February 21, 1951
Before DUFFY, FINNEGAN and SWAIM, Circuit Judges.
SWAIM, Circuit Judge.
This is an appeal from a judgment entered on a jury verdict, which found the defendant, Stanley Jonikas, guilty on an indictment which charged him with a violation of 18 U.S.C.A. § 472, for possessing and passing four counterfeited $20 bills.
In the early morning hours of February 19, 1950, the defendant drove across the city to a community where he was not known. There he visited four different taverns. In each tavern he bought one or more drinks of whiskey and in each case paid for the drinks with a counterfeit $20 bill. In each tavern he accepted and kept the change given to him for the $20 bill.
The defendant testified that he was thirty years old; that he had had difficulty in talking for the past five years; that on the night in question he left his home about 10:00 P.M. and drove to the community where he passed the counterfeit bills, arriving there about 12:00 o'clock; that he made the rounds of the taverns in that vicinity looking for a crap game; that he had about twenty-five drinks of whiskey but was not so intoxicated that he could not have taken care of himself shooting craps; that at the time he was arrested the police found about $250 on his person, and that at the time he passed the $20 bills he did not know that they were counterfeit; that these bills were won by him in a crap game with some negroes on the preceding afternoon.
In the trial an agent of the United States Secret Service testified that he had been with the Secret Service for about eight years and had had occasion to handle cases involving counterfeit money before; he testified that the four $20 bills were counterfeit.

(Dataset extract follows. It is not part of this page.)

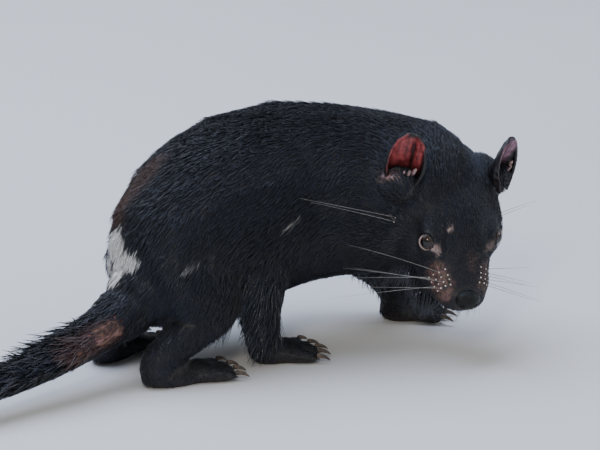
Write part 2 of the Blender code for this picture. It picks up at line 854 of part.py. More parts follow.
def arm_locks(name, node, chance):
    """Wet locks on the outer side of one forearm, that point down and back."""
    count, length, width, lift, clear = LOCKS[name]
    top = max(v.co.z for v in node.data.vertices)
    centre = sum((v.co for v in node.data.vertices), Vector()) / len(node.data.vertices)
    made = []
    for k in range(count):
        turn = math.radians(236 + 64 * ((k * 0.618) % 1))
        out = Vector((math.cos(turn), math.sin(turn), 0))
        height = top - (clear + 8 * ((k * 0.382) % 1)) * MM
        root, normal = on_surface(node, Vector((centre.x, centre.y, height)) + out * 24 * MM)
        way = Vector((-0.12, -0.1, -1))
        lie = (way - normal * way.dot(normal)).normalized()
        reach = length * MM * chance.uniform(0.8, 1.1)
        made.append(lock(root, normal, lie, reach, width * MM * chance.uniform(0.8, 1.1), lift))
    return rooted(node, made)


def centre_on_floor():
    """Moves every piece so that the model's box is centred over the origin."""
    nodes = [o for o in bpy.data.objects if o.type == "MESH"]
    points = [v.co for o in nodes for v in o.data.vertices]
    middle = [(max(p[k] for p in points) + min(p[k] for p in points)) / 2 for k in range(2)]
    low = min(p.z for p in points)
    shift = Vector((-middle[0], -middle[1], -low))
    for obj in nodes:
        obj.data.transform(Matrix.Translation(shift))


def shade():
    """Shades the round pieces smooth."""
    for obj in bpy.data.objects:
        if obj.type == "MESH":
            obj.data.shade_smooth()
            obj.data.set_sharp_from_angle(angle=math.radians(40))


def main():
    """Builds the animal."""
    clear_scene()
    nodes = part_body(whole_body())
    head = detail_head(nodes["head"])
    for side, name in ((1, "eye_left"), (-1, "eye_right")):
        centre, _ = eye(side)
        ball(name, centre, EYE_RADIUS)
    nose_pad(head)
    turn = head_turn()
    for name, base, axis, opening in (
        ("ear_right", (3, -48, 31), (-0.36, 0.03, 0.91), (0.76, -0.45, 0.30)),
        ("ear_left", (-2, 45, 21), (-0.28, 0.24, 0.93), (0.75, 0.60, 0.25)),
    ):
        place = head_matrix() @ (Vector(base) * MM)
        ear(name, place, turn @ Vector(axis), turn @ Vector(opening), head)
    add_claws(nodes)
    chance = random.Random(LOCK_SEED)
    for name in LOCKS:
        grow = tail_locks if name.startswith("tail") else arm_locks
        grow(name, nodes[name], chance)
    for name, *_ in FEET:
        repainted(nodes[name], "foot_skin")
    centre_on_floor()
    shade()


if __name__ == "__main__":
    main()
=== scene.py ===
"""Tasmanian devil, a still, life-size model of the whole animal, crouched on its four feet.

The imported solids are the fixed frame. One skin takes the place of the flesh nodes, and a coat of
small tapered tufts lies over it. Eyes, lids, ears, nose pad, claws and whiskers are pieces of
their own. The trunk runs along +X, the head is turned to -Y and lowered, and Z is up.
"""

import json
import logging
import math
from dataclasses import dataclass, field
from enum import Enum
from typing import Callable

import bmesh
import bpy
import numpy as np
from mathutils import Matrix, Vector
from mathutils.bvhtree import BVHTree

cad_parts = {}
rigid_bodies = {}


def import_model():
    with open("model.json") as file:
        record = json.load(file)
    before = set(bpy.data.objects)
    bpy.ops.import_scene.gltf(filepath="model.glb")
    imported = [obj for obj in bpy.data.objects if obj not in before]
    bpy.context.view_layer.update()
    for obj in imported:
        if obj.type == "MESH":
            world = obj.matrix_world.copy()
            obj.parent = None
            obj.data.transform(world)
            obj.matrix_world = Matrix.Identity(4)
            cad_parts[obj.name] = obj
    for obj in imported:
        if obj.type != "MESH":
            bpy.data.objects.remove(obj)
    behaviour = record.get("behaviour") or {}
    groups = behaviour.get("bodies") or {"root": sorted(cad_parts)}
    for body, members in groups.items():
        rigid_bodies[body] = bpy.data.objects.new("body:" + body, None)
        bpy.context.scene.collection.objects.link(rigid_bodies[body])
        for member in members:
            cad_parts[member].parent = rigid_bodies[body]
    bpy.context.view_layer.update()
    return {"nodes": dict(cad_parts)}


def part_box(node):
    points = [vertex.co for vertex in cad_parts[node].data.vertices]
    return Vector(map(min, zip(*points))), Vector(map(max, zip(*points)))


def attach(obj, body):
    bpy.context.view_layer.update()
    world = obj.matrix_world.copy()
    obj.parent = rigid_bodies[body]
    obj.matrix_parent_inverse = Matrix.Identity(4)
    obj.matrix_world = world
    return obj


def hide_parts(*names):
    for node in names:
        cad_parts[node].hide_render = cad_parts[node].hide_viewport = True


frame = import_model()

LOG = logging.getLogger("devil")
MM = 0.001

# Short names of the types that recur below.
Array = np.ndarray
Chance = np.random.Generator
Material = bpy.types.Material
Mesh = bpy.types.Mesh
Node = bpy.types.Node
Object = bpy.types.Object
Socket = bpy.types.NodeSocket

# The places below are measured in the body's own frame, which lies this far from the row frame.
BODY_SHIFT = Vector((-34.45, 39.91, 0.0)) * MM
# The head's own frame: x to the nose, y to the animal's left, z to the crown.
HEAD_PLACE = BODY_SHIFT + Vector((247.0, -84.0, 132.0)) * MM
HEAD_TURN = (
    Matrix.Rotation(math.radians(-102), 3, "Z")
    @ Matrix.Rotation(math.radians(42), 3, "Y")
    @ Matrix.Rotation(math.radians(-4), 3, "X")
)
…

It was pointed out that the four bills each bore the same serial number, and that that fact in itself was definite proof that the bills were not genuine but counterfeit. On the following day in the United States Secret Service office Elmer Moore, the Secret Service agent, showed the four bills to the defendant and asked the defendant whether they were the four that he had passed in the four taverns on the preceding morning. To that question the defendant answered, "Yes, those are the bills I passed, all right, but I didn't know they were counterfeit." At that time the defendant wrote his initials on each of the four bills to identify them.
In the hearing before this court counsel for the defendant presented two grounds for reversal of the judgment: (1) that there was not sufficient evidence to show that the $20 bills were counterfeit, and (2) that the defendant was not shown to have had knowledge of the fact that the bills were counterfeit at the time he passed them.
Neither in the trial nor in the brief filed by the defendant here, did the defendant raise the question as to the sufficiency of the evidence to sustain the finding that the four bills were counterfeit. We think that there can be no doubt but that the evidence was sufficient to support this finding. The Secret Service agent with eight years of experience, and having had occasion to handle cases involving counterfeit money testified positively that they were counterfeit. He was stopped in an attempt to explain this statement by an objection of the attorney for the defendant. The attorney for the defendant made no attempt to question the competency of this witness as an expert and, in effect, admitted that the bills were counterfeit.The four $20 bills, each bearing the same serial number, were introduced in evidence.
We are also of the opinion that the evidence in this cause furnished a sufficient basis for a reasonable inference by the jury that the defendant at the time he passed these bills knew that they were counterfeit.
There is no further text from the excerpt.